9 Key Accounts Receivable KPIs and Metrics For Managing A/R

9 Key Accounts Receivable KPIs and Metrics For Managing A/R

Understanding DSO, DDO, and Other Accounts Receivable KPIs

In today’s fast-paced business environment, managing your credit-to-cash cycle is vital to maintaining strong cash flow, minimizing risk, and supporting growth. That’s why monitoring accounts receivable (A/R) performance isn’t just an accounting task—it’s a strategic priority.

Key Performance Indicators (KPIs) help you evaluate how well your team is managing invoicing, collections, and deductions. The right metrics can expose inefficiencies, identify root causes of delays, and guide process improvements.

This article outlines the essential A/R KPIs every finance and credit professional should understand and track.

 

📊 1. Days Sales Outstanding (DSO) & Best Possible DSO (BPDSO)

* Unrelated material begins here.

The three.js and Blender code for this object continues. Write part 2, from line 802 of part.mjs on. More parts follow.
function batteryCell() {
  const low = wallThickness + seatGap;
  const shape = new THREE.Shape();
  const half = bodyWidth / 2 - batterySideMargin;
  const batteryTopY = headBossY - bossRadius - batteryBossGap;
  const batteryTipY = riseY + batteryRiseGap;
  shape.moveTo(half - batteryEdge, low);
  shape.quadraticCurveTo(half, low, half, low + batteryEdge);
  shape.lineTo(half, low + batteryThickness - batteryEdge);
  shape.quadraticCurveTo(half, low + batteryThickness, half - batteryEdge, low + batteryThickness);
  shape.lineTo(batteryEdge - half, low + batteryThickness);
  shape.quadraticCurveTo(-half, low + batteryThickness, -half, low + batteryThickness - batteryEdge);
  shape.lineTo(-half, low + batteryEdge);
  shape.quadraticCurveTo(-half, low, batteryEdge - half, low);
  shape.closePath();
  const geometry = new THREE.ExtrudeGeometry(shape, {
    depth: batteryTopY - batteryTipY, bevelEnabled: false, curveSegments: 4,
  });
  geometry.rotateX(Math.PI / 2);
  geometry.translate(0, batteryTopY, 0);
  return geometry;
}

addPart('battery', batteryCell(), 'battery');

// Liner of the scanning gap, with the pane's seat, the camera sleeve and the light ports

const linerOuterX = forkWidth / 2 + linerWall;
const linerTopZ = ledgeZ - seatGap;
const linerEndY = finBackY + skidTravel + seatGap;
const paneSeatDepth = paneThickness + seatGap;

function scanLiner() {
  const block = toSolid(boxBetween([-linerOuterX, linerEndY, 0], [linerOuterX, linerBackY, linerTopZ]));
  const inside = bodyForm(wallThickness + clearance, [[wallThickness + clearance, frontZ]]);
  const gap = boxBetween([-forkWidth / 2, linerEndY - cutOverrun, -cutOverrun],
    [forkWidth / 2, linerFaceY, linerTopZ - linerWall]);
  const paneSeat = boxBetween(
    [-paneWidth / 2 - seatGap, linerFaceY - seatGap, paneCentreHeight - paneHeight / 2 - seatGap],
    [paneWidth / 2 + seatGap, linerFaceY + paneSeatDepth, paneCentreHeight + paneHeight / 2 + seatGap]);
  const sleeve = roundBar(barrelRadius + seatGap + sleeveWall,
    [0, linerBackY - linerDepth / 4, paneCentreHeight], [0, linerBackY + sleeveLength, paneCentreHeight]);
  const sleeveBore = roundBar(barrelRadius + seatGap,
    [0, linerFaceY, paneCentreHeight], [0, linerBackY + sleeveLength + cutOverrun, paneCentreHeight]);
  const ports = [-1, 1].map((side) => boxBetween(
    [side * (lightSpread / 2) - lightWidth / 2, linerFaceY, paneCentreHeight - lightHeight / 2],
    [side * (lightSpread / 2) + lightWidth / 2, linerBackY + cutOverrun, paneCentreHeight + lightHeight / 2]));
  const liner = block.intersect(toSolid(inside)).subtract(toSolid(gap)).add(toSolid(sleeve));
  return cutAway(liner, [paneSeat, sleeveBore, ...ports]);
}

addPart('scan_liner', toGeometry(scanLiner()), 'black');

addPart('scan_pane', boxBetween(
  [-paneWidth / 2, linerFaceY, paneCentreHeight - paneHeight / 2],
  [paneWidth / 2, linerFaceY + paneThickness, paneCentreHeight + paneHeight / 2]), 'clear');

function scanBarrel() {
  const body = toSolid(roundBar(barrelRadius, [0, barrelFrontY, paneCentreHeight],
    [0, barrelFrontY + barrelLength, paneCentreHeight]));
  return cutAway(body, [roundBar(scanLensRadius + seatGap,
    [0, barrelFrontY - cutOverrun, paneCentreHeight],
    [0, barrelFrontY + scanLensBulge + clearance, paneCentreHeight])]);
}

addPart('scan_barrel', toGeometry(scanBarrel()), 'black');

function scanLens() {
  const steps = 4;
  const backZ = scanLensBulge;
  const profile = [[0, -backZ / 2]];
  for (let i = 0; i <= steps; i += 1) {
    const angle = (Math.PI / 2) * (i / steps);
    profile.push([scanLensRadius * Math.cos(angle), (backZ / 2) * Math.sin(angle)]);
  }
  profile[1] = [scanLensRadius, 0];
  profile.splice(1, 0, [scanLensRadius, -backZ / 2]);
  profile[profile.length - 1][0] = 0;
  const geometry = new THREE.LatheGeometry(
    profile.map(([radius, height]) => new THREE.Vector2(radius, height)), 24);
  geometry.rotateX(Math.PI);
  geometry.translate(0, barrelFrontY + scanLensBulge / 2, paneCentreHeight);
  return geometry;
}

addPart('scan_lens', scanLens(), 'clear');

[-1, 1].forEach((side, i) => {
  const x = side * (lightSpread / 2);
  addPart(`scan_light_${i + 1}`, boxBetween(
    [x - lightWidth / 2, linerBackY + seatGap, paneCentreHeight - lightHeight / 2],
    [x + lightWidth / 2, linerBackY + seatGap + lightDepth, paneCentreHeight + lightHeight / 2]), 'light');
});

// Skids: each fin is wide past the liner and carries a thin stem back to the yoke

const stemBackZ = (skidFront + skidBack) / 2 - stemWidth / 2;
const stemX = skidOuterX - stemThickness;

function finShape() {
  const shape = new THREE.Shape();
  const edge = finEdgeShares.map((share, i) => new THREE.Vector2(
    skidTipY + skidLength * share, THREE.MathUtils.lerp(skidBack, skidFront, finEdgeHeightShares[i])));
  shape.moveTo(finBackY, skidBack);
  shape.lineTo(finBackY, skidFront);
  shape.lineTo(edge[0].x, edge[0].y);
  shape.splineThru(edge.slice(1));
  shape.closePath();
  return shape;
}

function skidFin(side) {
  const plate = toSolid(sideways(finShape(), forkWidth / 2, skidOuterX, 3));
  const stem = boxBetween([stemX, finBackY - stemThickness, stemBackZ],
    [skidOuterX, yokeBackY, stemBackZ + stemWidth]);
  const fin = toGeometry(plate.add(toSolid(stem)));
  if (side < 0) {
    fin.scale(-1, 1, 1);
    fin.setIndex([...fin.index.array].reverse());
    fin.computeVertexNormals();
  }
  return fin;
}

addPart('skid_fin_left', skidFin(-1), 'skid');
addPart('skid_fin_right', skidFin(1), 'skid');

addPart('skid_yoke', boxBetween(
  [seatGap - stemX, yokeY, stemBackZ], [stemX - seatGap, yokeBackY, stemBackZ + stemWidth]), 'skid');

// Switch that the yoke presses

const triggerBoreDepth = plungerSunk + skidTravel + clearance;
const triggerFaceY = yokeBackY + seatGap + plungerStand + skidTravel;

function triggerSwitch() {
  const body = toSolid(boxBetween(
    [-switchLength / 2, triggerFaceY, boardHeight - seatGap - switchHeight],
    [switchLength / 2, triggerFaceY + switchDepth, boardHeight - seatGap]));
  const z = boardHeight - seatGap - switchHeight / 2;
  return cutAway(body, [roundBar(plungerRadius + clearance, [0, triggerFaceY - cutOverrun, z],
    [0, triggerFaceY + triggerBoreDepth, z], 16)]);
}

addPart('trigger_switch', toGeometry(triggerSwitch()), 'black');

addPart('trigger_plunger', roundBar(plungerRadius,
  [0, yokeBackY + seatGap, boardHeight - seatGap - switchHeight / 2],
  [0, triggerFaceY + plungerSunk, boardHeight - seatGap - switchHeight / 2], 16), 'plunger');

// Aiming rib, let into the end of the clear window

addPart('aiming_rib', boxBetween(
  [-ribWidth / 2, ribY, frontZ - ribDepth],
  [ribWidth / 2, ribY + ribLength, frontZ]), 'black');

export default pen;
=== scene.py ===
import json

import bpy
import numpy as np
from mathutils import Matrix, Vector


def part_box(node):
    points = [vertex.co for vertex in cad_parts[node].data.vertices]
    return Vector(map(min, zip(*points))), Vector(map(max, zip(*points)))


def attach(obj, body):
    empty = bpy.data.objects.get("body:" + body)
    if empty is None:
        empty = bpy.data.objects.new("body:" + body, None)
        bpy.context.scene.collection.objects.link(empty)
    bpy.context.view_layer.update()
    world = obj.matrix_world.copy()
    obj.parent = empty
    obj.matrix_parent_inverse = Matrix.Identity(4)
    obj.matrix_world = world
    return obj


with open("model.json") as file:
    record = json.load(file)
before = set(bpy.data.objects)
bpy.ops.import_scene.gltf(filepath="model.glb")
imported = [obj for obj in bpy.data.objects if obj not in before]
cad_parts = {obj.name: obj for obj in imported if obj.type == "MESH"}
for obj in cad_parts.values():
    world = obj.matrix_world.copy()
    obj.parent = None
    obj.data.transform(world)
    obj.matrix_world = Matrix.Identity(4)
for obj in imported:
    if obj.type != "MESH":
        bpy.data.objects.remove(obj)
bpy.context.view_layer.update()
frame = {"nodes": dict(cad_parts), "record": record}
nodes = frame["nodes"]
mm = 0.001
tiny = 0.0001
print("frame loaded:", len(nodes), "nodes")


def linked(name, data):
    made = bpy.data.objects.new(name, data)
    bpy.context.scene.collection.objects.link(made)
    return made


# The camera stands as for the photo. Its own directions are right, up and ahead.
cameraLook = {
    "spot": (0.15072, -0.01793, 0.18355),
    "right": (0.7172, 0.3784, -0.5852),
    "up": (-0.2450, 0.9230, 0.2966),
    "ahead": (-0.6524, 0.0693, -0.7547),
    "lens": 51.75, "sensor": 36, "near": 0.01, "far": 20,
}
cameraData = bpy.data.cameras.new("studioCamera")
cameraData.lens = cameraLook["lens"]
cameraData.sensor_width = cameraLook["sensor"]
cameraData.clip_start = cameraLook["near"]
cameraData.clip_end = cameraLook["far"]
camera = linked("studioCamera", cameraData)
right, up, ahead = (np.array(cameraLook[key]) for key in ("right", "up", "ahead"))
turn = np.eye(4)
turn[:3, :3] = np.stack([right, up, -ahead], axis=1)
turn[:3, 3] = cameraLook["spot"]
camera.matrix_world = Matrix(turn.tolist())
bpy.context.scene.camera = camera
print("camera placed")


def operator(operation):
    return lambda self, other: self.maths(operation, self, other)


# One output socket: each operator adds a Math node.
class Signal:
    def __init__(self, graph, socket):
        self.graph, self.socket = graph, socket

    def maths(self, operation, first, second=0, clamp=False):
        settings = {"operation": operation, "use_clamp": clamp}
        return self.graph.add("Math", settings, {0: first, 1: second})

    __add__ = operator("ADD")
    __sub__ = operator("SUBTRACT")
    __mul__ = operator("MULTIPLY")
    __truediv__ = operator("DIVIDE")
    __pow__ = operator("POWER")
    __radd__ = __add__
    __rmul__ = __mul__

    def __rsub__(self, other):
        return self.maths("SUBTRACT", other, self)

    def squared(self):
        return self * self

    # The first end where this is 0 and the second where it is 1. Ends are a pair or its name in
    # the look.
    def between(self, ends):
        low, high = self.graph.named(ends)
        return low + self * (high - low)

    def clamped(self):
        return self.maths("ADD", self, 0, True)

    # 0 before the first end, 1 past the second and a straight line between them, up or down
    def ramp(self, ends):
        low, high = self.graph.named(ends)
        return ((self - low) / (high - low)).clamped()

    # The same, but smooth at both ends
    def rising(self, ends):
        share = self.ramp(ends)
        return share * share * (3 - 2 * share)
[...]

DSO measures how long, on average, it takes your company to collect payment after a sale.

Formula:

DSO = (Total A/R ÷ Total Credit Sales) × 365

Example:

DSO = (1,600,000 ÷ 10,200,000) × 365 ≈ 57.2 days

Best Possible DSO (BPDSO) reflects ideal performance if all customers paid on time.

Formula:

BPDSO = (Current A/R ÷ Total Credit Sales) × 365

Example:

BPDSO = (800,000 ÷ 10,200,000) × 365 ≈ 28 days

Goal: Work toward reducing DSO to approach your BPDSO. Set monthly improvement goals and monitor over 3–6 months.

 

🕒 2. Average Days Delinquent (ADD)

ADD shows how long invoices remain unpaid after their due date.

Formula:

ADD = DSO – Average Terms

Example:

ADD = 57 – 47 = 10 days

Monitor ADD monthly. A rising ADD may signal invoicing errors, poor collection practices, or problematic customers.

 

🔄 3. Accounts Receivable Turnover Ratio (ART)

ART reflects how many times per year you convert A/R into cash.

Formula:

ART = Net Credit Sales ÷ Average A/R

Example:

ART = 15,000,000 ÷ 2,200,000 = 6.8

ART = 15,000,000 ÷ 3,200,000 = 4.7

Higher ART = faster collections and better efficiency.

 

✅ 4. Collection Effectiveness Index (CEI)

CEI measures how much of your receivables you’ve actually collected over time.

Formula:
CEI = [(Beginning A/R + Credit Sales – Ending Total A/R) ÷ (Beginning A/R + Credit Sales – Ending Current A/R)] × 100

This percentage provides deeper insight than turnover metrics and is especially useful on quarterly or annual reviews.

 

🧾 5. Deduction Days Outstanding (DDO)

DDO tracks how long deductions remain open and unresolved.

a) By Dollar Value:

Formula:

DDO = Total Outstanding Deductions ÷ Average Daily Deductions

Example:

DDO = 1,000,000 ÷ 25,000 = 40 days

b) By Deduction Count:

Formula:

DDO = Open Deductions ÷ Average Daily Count

Example:

DDO = 6,000 ÷ 100 = 60 days

 

📉 6. Deduction Performance Index (DPI)

DPI tracks recovery performance and workload effectiveness in deduction management.

Track total deductions, incorrect deductions, and recovery rates by category (returns, shortages, etc.). Use internal baselines and aim for continuous improvement.

 

⚠️ 7. Number of Invoicing Disputes

Frequent invoice disputes often indicate larger systemic issues.

Monitor dispute counts and reason codes monthly. A rising trend may point to problems in order entry, fulfillment, or billing.

 

💸 8. Bad Debt to Sales Ratio

Formula:

Bad Debt Ratio = Bad Debts ÷ Credit Sales × 100

Consider this in context—sometimes higher risk is part of a growth strategy. Balance risk vs reward carefully.

 

📊 9. Percentage of High-Risk Accounts

Track how much of your A/R is made up of high-risk customers.

Serving high-risk customers can be strategic—but manage it through credit insurance, shorter terms, or pricing adjustments.

 

🚀 Final Thoughts: Measure to Improve

You can’t manage what you don’t measure. Use these KPIs to:

  • Benchmark internally
  • Identify weaknesses
  • Drive process change across Finance, Sales, and Ops

 

In today’s market, strong receivables performance can be a true competitive advantage.